Loin du village, pris entre les deux parties, dans le bruit de la canonnade  et des avions, il imagine la panique, la peur qui saisit les êtres, la fuite qui s’installe. Alors, Tönle se sentait habité par une révolte furieuse contre les choses et contre les hommes….Il ne quittera pas pendant quelques temps le village abandonné de ses habitants et n’ira pas rejoindre sa famille regroupée dans la plaine. Il se sentait comme le gardien des biens que les autres avaient laissés, et sa présence était comme un signe, le symbole d’une vie pacifique contre la violence de la guerre. 
Puis arriva ce moment où le bruit des hommes en guerre se mêle à celui d’un orage violent, pour laisser à nouveau, comme un possible espoir, le bruit rassurant de la nature revenir au devant de la scène, mais qui n’efface en rien la fureur funèbre des hommes. 

Tönle… écoutait avec inquiétude cette clameur d’Apocalypse et, à travers les branches du sapin, il regardait les éclairs qui jaillissaient du ciel et de la montagne. Il était comme rivé à ce spectacle funeste, il ne parvenait pas à détourner son regard ni à faire le moindre pas pour s’en aller. Quand la nature et les hommes se furent calmés, il entendait à nouveau le bruit de l’eau qui s’égouttait des branches mais il distingua aussi, dans le lointain, les cris des blessés et, pour finir, une fusillade isolée dans le bois de Sichestal.

Naturellement, il sera pris et emprisonné.

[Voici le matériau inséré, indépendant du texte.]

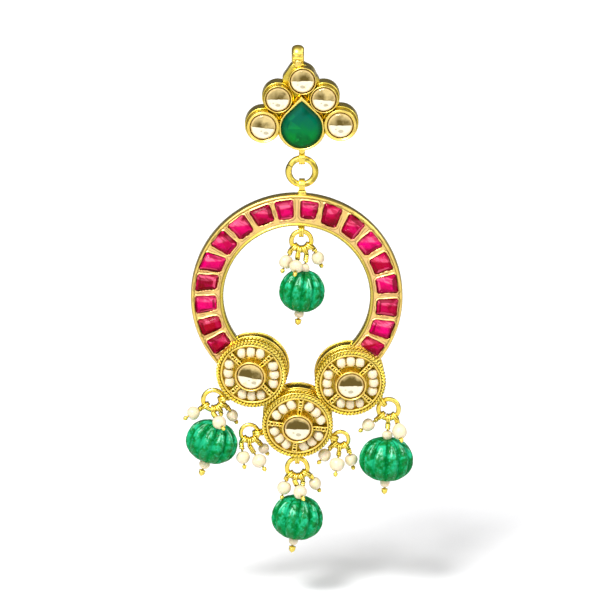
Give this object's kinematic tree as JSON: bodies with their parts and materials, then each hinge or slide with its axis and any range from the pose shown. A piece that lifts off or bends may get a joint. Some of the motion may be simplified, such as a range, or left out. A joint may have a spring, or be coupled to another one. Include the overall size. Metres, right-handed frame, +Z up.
{
  "type": "kundan drop earring",
  "caption": "Kundan drop earring: stone-set stud, link ring, ruby-set open hoop with rosettes, and pearl and carved bead drops.",
  "frame": {"origin": "middle of the stud's back plate, where the post enters the ear lobe", "axes": "+Z up along the hanging earring, +Y along the post into the ear, +X to the wearer's left as seen from the front at the right"},
  "size_m": [0.0341, 0.016, 0.0778],
  "materials": {
    "gold": "bright gold plate, worn satin on the walls",
    "ruby": "hand-cut, polished, foil behind",
    "emerald": "polished, foil behind",
    "foiled_stone": "flat-cut clear stone over foil",
    "pearl": "soft pearl lustre",
    "carved_green": "carved and polished"
  },
  "bodies": {
    "stud": {"stud_frame": "gold", "ear_post": "gold", "teardrop_emerald": "emerald", "stud_stone_top": "foiled_stone", "stud_stone_upper_left": "foiled_stone", "stud_stone_upper_right": "foiled_stone", "stud_stone_lower_left": "foiled_stone", "stud_stone_lower_right": "foiled_stone"},
    "link": {"link_ring": "gold"},
    "drop": {"hoop_frame": "gold", "ruby_left_1": "ruby", "ruby_left_2": "ruby", "ruby_left_3": "ruby", "ruby_left_4": "ruby", "ruby_left_5": "ruby", "ruby_left_6": "ruby", "ruby_left_7": "ruby", "ruby_left_8": "ruby", "ruby_left_9": "ruby", "ruby_right_1": "ruby", "ruby_right_2": "ruby", "ruby_right_3": "ruby", "ruby_right_4": "ruby", "ruby_right_5": "ruby", "ruby_right_6": "ruby", "ruby_right_7": "ruby", "ruby_right_8": "ruby", "ruby_right_9": "ruby", "rosette_left_stone": "foiled_stone", "rosette_right_stone": "foiled_stone", "rosette_middle_stone": "foiled_stone", "rosette_left_pearls": "pearl", "rosette_right_pearls": "pearl", "rosette_middle_pearls": "pearl", "ring_inner": "gold", "ring_left": "gold", "ring_middle_left": "gold", "ring_bottom": "gold", "ring_middle_right": "gold", "ring_right": "gold", "pins_inner": "gold", "pins_left": "gold", "pins_middle_left": "gold", "pins_bottom": "gold", "pins_middle_right": "gold", "pins_right": "gold", "pearls_inner": "pearl", "pearls_left": "pearl", "pearls_middle_left": "pearl", "pearls_bottom": "pearl", "pearls_middle_right": "pearl", "pearls_right": "pearl", "melon_inner": "carved_green", "melon_left": "carved_green", "melon_bottom": "carved_green", "melon_right": "carved_green"}
  },
  "joints": [
    {"name": "ring_sway", "type": "hinge", "parent": "stud", "child": "link", "pos_m": [0, -0.0016, -0.00739], "axis": [0, 1, 0], "range_deg": [-30, 30]},
    {"name": "drop_swing", "type": "hinge", "parent": "link", "child": "drop", "pos_m": [0, -0.0016, -0.01057], "axis": [1, 0, 0], "range_deg": [-45, 45]}
  ]
}
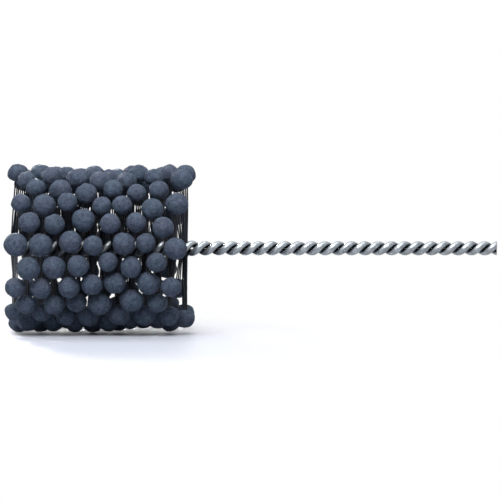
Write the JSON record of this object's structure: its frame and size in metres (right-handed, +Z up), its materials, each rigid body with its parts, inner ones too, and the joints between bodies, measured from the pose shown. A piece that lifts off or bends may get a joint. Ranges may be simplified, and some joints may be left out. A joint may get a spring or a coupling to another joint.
{
  "type": "flexible ball hone",
  "caption": "Flexible ball hone: abrasive globules on nylon filaments held in a twisted wire stem, for deglazing and finishing cylinder bores.",
  "frame": {"origin": "centre of the shank's cut end, on the stem's axis", "axes": "+X along the stem from the head to the shank's end, +Z up"},
  "size_m": [0.203, 0.07, 0.0702],
  "materials": {
    "steel": "galvanised, bright drawn wire",
    "nylon": "black drawn nylon filament",
    "abrasive": "matte gritty resin-bonded abrasive"
  },
  "bodies": {
    "stem": {"stem_wire_a": "steel", "stem_wire_b": "steel", "clamped_filaments": "nylon"},
    "tufts": {"nylon_filaments_01": "nylon", "nylon_filaments_02": "nylon", "nylon_filaments_03": "nylon", "nylon_filaments_04": "nylon", "nylon_filaments_05": "nylon", "nylon_filaments_06": "nylon", "nylon_filaments_07": "nylon", "nylon_filaments_08": "nylon", "nylon_filaments_09": "nylon", "nylon_filaments_10": "nylon", "nylon_filaments_11": "nylon", "nylon_filaments_12": "nylon", "nylon_filaments_13": "nylon", "nylon_filaments_14": "nylon", "nylon_filaments_15": "nylon", "nylon_filaments_16": "nylon", "nylon_filaments_17": "nylon", "nylon_filaments_18": "nylon", "nylon_filaments_19": "nylon", "nylon_filaments_20": "nylon", "nylon_filaments_21": "nylon", "nylon_filaments_22": "nylon"},
    "column_01": {"abrasive_globules_01": "abrasive"},
    "column_02": {"abrasive_globules_02": "abrasive"},
    "column_03": {"abrasive_globules_03": "abrasive"},
    "column_04": {"abrasive_globules_04": "abrasive"},
    "column_05": {"abrasive_globules_05": "abrasive"},
    "column_06": {"abrasive_globules_06": "abrasive"},
    "column_07": {"abrasive_globules_07": "abrasive"},
    "column_08": {"abrasive_globules_08": "abrasive"},
    "column_09": {"abrasive_globules_09": "abrasive"},
    "column_10": {"abrasive_globules_10": "abrasive"},
    "column_11": {"abrasive_globules_11": "abrasive"},
    "column_12": {"abrasive_globules_12": "abrasive"},
    "column_13": {"abrasive_globules_13": "abrasive"},
    "column_14": {"abrasive_globules_14": "abrasive"},
    "column_15": {"abrasive_globules_15": "abrasive"},
    "column_16": {"abrasive_globules_16": "abrasive"},
    "column_17": {"abrasive_globules_17": "abrasive"},
    "column_18": {"abrasive_globules_18": "abrasive"},
    "column_19": {"abrasive_globules_19": "abrasive"},
    "column_20": {"abrasive_globules_20": "abrasive"},
    "column_21": {"abrasive_globules_21": "abrasive"},
    "column_22": {"abrasive_globules_22": "abrasive"}
  },
  "joints": [
    {"name": "tufts_trail", "type": "hinge", "parent": "stem", "child": "tufts", "pos_m": [-0.165, 0, 0], "axis": [1, 0, 0], "range_deg": [-20, 20], "stiffness_Nm_per_rad": 2.5, "deforming": ["nylon_filaments_01", "nylon_filaments_02", "nylon_filaments_03", "nylon_filaments_04", "nylon_filaments_05", "nylon_filaments_06", "nylon_filaments_07", "nylon_filaments_08", "nylon_filaments_09", "nylon_filaments_10", "nylon_filaments_11", "nylon_filaments_12", "nylon_filaments_13", "nylon_filaments_14", "nylon_filaments_15", "nylon_filaments_16", "nylon_filaments_17", "nylon_filaments_18", "nylon_filaments_19", "nylon_filaments_20", "nylon_filaments_21", "nylon_filaments_22"]},
    {"name": "column_01_press", "type": "slide", "parent": "tufts", "child": "column_01", "axis": [0, -0.0497, 0.9988], "range_m": [0, 0.00315], "stiffness_N_per_m": 700, "springref_m": -0.002, "deforming": ["nylon_filaments_01"]},
    {"name": "column_02_press", "type": "slide", "parent": "tufts", "child": "column_02", "axis": [0, 0.2337, 0.9723], "range_m": [0, 0.00315], "stiffness_N_per_m": 700, "springref_m": -0.002, "deforming": ["nylon_filaments_02"]},
    {"name": "column_03_press", "type": "slide", "parent": "tufts", "child": "column_03", "axis": [0, 0.4981, 0.8671], "range_m": [0, 0.00315], "stiffness_N_per_m": 700, "springref_m": -0.002, "deforming": ["nylon_filaments_03"]},
    {"name": "column_04_press", "type": "slide", "parent": "tufts", "child": "column_04", "axis": [0, 0.7222, 0.6916], "range_m": [0, 0.00315], "stiffness_N_per_m": 700, "springref_m": -0.002, "deforming": ["nylon_filaments_04"]},
    {"name": "column_05_press", "type": "slide", "parent": "tufts", "child": "column_05", "axis": [0, 0.8878, 0.4601], "range_m": [0, 0.00315], "stiffness_N_per_m": 700, "springref_m": -0.002, "deforming": ["nylon_filaments_05"]},
    {"name": "column_06_press", "type": "slide", "parent": "tufts", "child": "column_06", "axis": [0, 0.9815, 0.1914], "range_m": [0, 0.00315], "stiffness_N_per_m": 700, "springref_m": -0.002, "deforming": ["nylon_filaments_06"]},
    {"name": "column_07_press", "type": "slide", "parent": "tufts", "child": "column_07", "axis": [0, 0.9957, -0.0929], "range_m": [0, 0.00315], "stiffness_N_per_m": 700, "springref_m": -0.002, "deforming": ["nylon_filaments_07"]},
    {"name": "column_08_press", "type": "slide", "parent": "tufts", "child": "column_08", "axis": [0, 0.9292, -0.3697], "range_m": [0, 0.00315], "stiffness_N_per_m": 700, "springref_m": -0.002, "deforming": ["nylon_filaments_08"]},
    {"name": "column_09_press", "type": "slide", "parent": "tufts", "child": "column_09", "axis": [0, 0.7874, -0.6165], "range_m": [0, 0.00315], "stiffness_N_per_m": 700, "springref_m": -0.002, "deforming": ["nylon_filaments_09"]},
    {"name": "column_10_press", "type": "slide", "parent": "tufts", "child": "column_10", "axis": [0, 0.5818, -0.8133], "range_m": [0, 0.00315], "stiffness_N_per_m": 700, "springref_m": -0.002, "deforming": ["nylon_filaments_10"]},
    {"name": "column_11_press", "type": "slide", "parent": "tufts", "child": "column_11", "axis": [0, 0.3291, -0.9443], "range_m": [0, 0.00315], "stiffness_N_per_m": 700, "springref_m": -0.002, "deforming": ["nylon_filaments_11"]},
    {"name": "column_12_press", "type": "slide", "parent": "tufts", "child": "column_12", "axis": [0, 0.0497, -0.9988], "range_m": [0, 0.00315], "stiffness_N_per_m": 700, "springref_m": -0.002, "deforming": ["nylon_filaments_12"]},
    {"name": "column_13_press", "type": "slide", "parent": "tufts", "child": "column_13", "axis": [0, -0.2337, -0.9723], "range_m": [0, 0.00315], "stiffness_N_per_m": 700, "springref_m": -0.002, "deforming": ["nylon_filaments_13"]},
    {"name": "column_14_press", "type": "slide", "parent": "tufts", "child": "column_14", "axis": [0, -0.4981, -0.8671], "range_m": [0, 0.00315], "stiffness_N_per_m": 700, "springref_m": -0.002, "deforming": ["nylon_filaments_14"]},
    {"name": "column_15_press", "type": "slide", "parent": "tufts", "child": "column_15", "axis": [0, -0.7222, -0.6916], "range_m": [0, 0.00315], "stiffness_N_per_m": 700, "springref_m": -0.002, "deforming": ["nylon_filaments_15"]},
    {"name": "column_16_press", "type": "slide", "parent": "tufts", "child": "column_16", "axis": [0, -0.8878, -0.4601], "range_m": [0, 0.00315], "stiffness_N_per_m": 700, "springref_m": -0.002, "deforming": ["nylon_filaments_16"]},
    {"name": "column_17_press", "type": "slide", "parent": "tufts", "child": "column_17", "axis": [0, -0.9815, -0.1914], "range_m": [0, 0.00315], "stiffness_N_per_m": 700, "springref_m": -0.002, "deforming": ["nylon_filaments_17"]},
    {"name": "column_18_press", "type": "slide", "parent": "tufts", "child": "column_18", "axis": [0, -0.9957, 0.0929], "range_m": [0, 0.00315], "stiffness_N_per_m": 700, "springref_m": -0.002, "deforming": ["nylon_filaments_18"]},
    {"name": "column_19_press", "type": "slide", "parent": "tufts", "child": "column_19", "axis": [0, -0.9292, 0.3697], "range_m": [0, 0.00315], "stiffness_N_per_m": 700, "springref_m": -0.002, "deforming": ["nylon_filaments_19"]},
    {"name": "column_20_press", "type": "slide", "parent": "tufts", "child": "column_20", "axis": [0, -0.7874, 0.6165], "range_m": [0, 0.00315], "stiffness_N_per_m": 700, "springref_m": -0.002, "deforming": ["nylon_filaments_20"]},
    {"name": "column_21_press", "type": "slide", "parent": "tufts", "child": "column_21", "axis": [0, -0.5818, 0.8133], "range_m": [0, 0.00315], "stiffness_N_per_m": 700, "springref_m": -0.002, "deforming": ["nylon_filaments_21"]},
    {"name": "column_22_press", "type": "slide", "parent": "tufts", "child": "column_22", "axis": [0, -0.3291, 0.9443], "range_m": [0, 0.00315], "stiffness_N_per_m": 700, "springref_m": -0.002, "deforming": ["nylon_filaments_22"]}
  ]
}
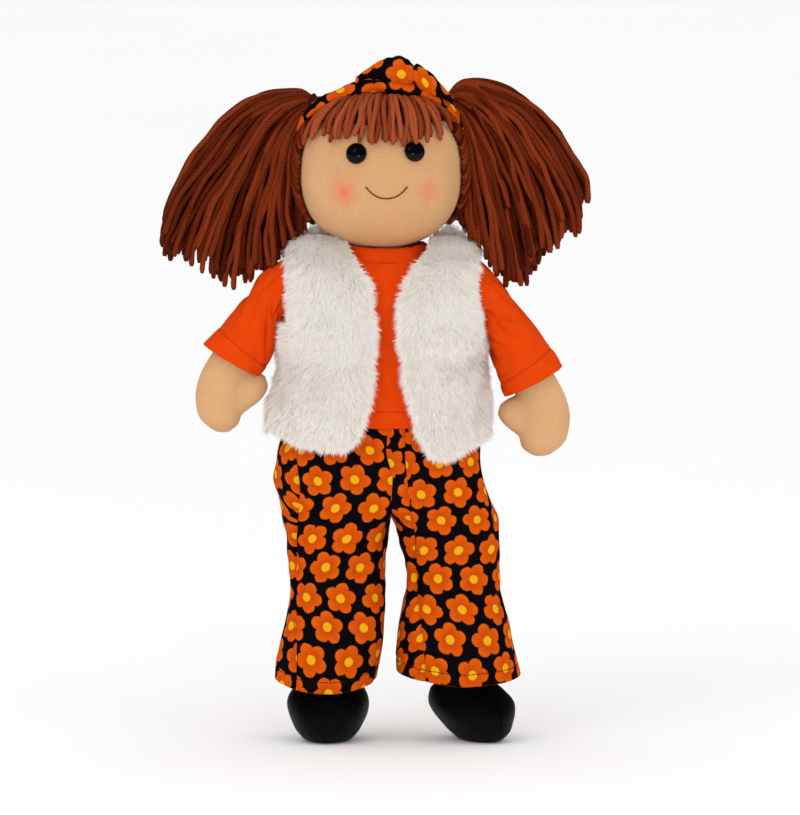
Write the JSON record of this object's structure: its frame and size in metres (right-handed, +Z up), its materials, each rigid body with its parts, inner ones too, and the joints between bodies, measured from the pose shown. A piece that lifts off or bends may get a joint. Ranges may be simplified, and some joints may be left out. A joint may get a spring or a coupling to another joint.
{
  "type": "rag doll",
  "caption": "Stuffed cloth doll with yarn hair in two bunches, flowered headband, T-shirt, flowered trousers and fur vest; jointed neck, shoulders, hips and bunches.",
  "frame": {"origin": "on the surface that the doll stands on, under the middle of its bounding box", "axes": "+Z up; the face looks along -Y; the doll's own left side is at +X"},
  "size_m": [0.2196, 0.0794, 0.3525],
  "materials": {
    "body_cloth": "light brown woven cotton, matt",
    "filling": "white fibre filling, out of sight",
    "eye": "black, polished",
    "washer": "white moulded locking washer",
    "mouth_thread": "dark red-brown sewing thread",
    "yarn": "auburn knitting yarn, plied, slightly fuzzy",
    "tie": "auburn elastic cord",
    "flower_print": "black cotton with round five-petal flowers in orange and yellow",
    "jersey": "orange-red cotton jersey",
    "fastening_tape": "orange hook and loop tape",
    "fur": "off-white curly fur fabric",
    "elastic": "white waist elastic",
    "shoe_cloth": "black satin cloth"
  },
  "bodies": {
    "torso": {"torso_skin": "body_cloth", "torso_filling": "filling", "shirt_body": "jersey", "shirt_neckband": "jersey", "shirt_loop_tape": "fastening_tape", "shirt_hook_tape": "fastening_tape", "vest_front_right": "fur", "vest_front_left": "fur", "vest_back": "fur", "trousers_seat": "flower_print", "waist_elastic": "elastic"},
    "neck": {"neck": "body_cloth"},
    "head": {"head_skin": "body_cloth", "head_filling": "filling", "eye_right": "eye", "eye_left": "eye", "eye_washer_right": "washer", "eye_washer_left": "washer", "mouth_stitching": "mouth_thread", "hair_cap": "yarn", "hair_fringe": "yarn", "headband": "flower_print", "headband_knot": "flower_print"},
    "bunch_right": {"hair_bunch_right": "yarn", "bunch_tie_right": "tie"},
    "bunch_left": {"hair_bunch_left": "yarn", "bunch_tie_left": "tie"},
    "arm_right": {"arm_right_skin": "body_cloth", "arm_right_filling": "filling", "shirt_sleeve_right": "jersey"},
    "arm_left": {"arm_left_skin": "body_cloth", "arm_left_filling": "filling", "shirt_sleeve_left": "jersey"},
    "leg_right": {"leg_right_skin": "body_cloth", "leg_right_filling": "filling", "trouser_leg_right": "flower_print", "shoe_right": "shoe_cloth"},
    "leg_left": {"leg_left_skin": "body_cloth", "leg_left_filling": "filling", "trouser_leg_left": "flower_print", "shoe_left": "shoe_cloth"}
  },
  "joints": [
    {"name": "neck_turn", "type": "hinge", "parent": "torso", "child": "neck", "pos_m": [0.00235, -0.00089, 0.249], "axis": [0, 0, 1], "range_deg": [-45, 45]},
    {"name": "head_nod", "type": "hinge", "parent": "neck", "child": "head", "pos_m": [0.00235, -0.00089, 0.262], "axis": [1, 0, 0], "range_deg": [-10, 10]},
    {"name": "bunch_right_lift", "type": "hinge", "parent": "head", "child": "bunch_right", "pos_m": [-0.03475, 0.00811, 0.3272], "axis": [0, 1, 0], "range_deg": [0, 45]},
    {"name": "bunch_left_lift", "type": "hinge", "parent": "head", "child": "bunch_left", "pos_m": [0.03625, 0.00811, 0.3272], "axis": [0, -1, 0], "range_deg": [0, 45]},
    {"name": "shoulder_right", "type": "hinge", "parent": "torso", "child": "arm_right", "pos_m": [-0.04305, -0.00089, 0.232], "axis": [-1, 0, 0], "range_deg": [-35, 85]},
    {"name": "shoulder_left", "type": "hinge", "parent": "torso", "child": "arm_left", "pos_m": [0.04575, -0.00089, 0.232], "axis": [-1, 0, 0], "range_deg": [-35, 85]},
    {"name": "hip_right", "type": "hinge", "parent": "torso", "child": "leg_right", "pos_m": [-0.02225, -0.00089, 0.1185], "axis": [-1, 0, 0], "range_deg": [-20, 90]},
    {"name": "hip_left", "type": "hinge", "parent": "torso", "child": "leg_left", "pos_m": [0.03575, -0.00089, 0.1185], "axis": [-1, 0, 0], "range_deg": [-20, 90]}
  ]
}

Au moment de l’arrestation, toute rébellion de sa part avait été inutile, inutiles aussi l’aboiement du chien et les bêlements des moutons. Au moment de l’interrogatoire, ses animaux l’ayant entendu, bloquèrent la rue, soutenus par la voix du berger qui s’était précipité à la fenêtre pour leur parler. On fut obligé de le lâcher pour dégager la route, et lui permettre de prendre la tête du troupeau : comme un roi … il traversa la ville…. L’homme arrêté, retrouve sa grandeur devant l’impensable de la guerre. Mais il sera interné dans un camp de civils, au col du Brenner.

Quelque soit la force de vivre d’un homme, les épreuves qu’il traverse, il est toujours rattrapé par sa fin. Celle-ci est dans l’ordre logique de la vie. Mais il y a des situations où toute résistance concrète est éteinte par la force et l’arbitraire. Seule peut rester la puissance et la résistance de l’esprit qui peut faire vivre.

Tel est la pensée qui se forme en sortant de ce court récit, si dense par l’évocation de cette longue vie. Sans le vouloir, sans le chercher, l’homme paisible   plonge dans le temps  des égarements et de la folie des hommes. Mais la beauté est là, présente, sensible, celle du coeur des hommes et celle de la nature.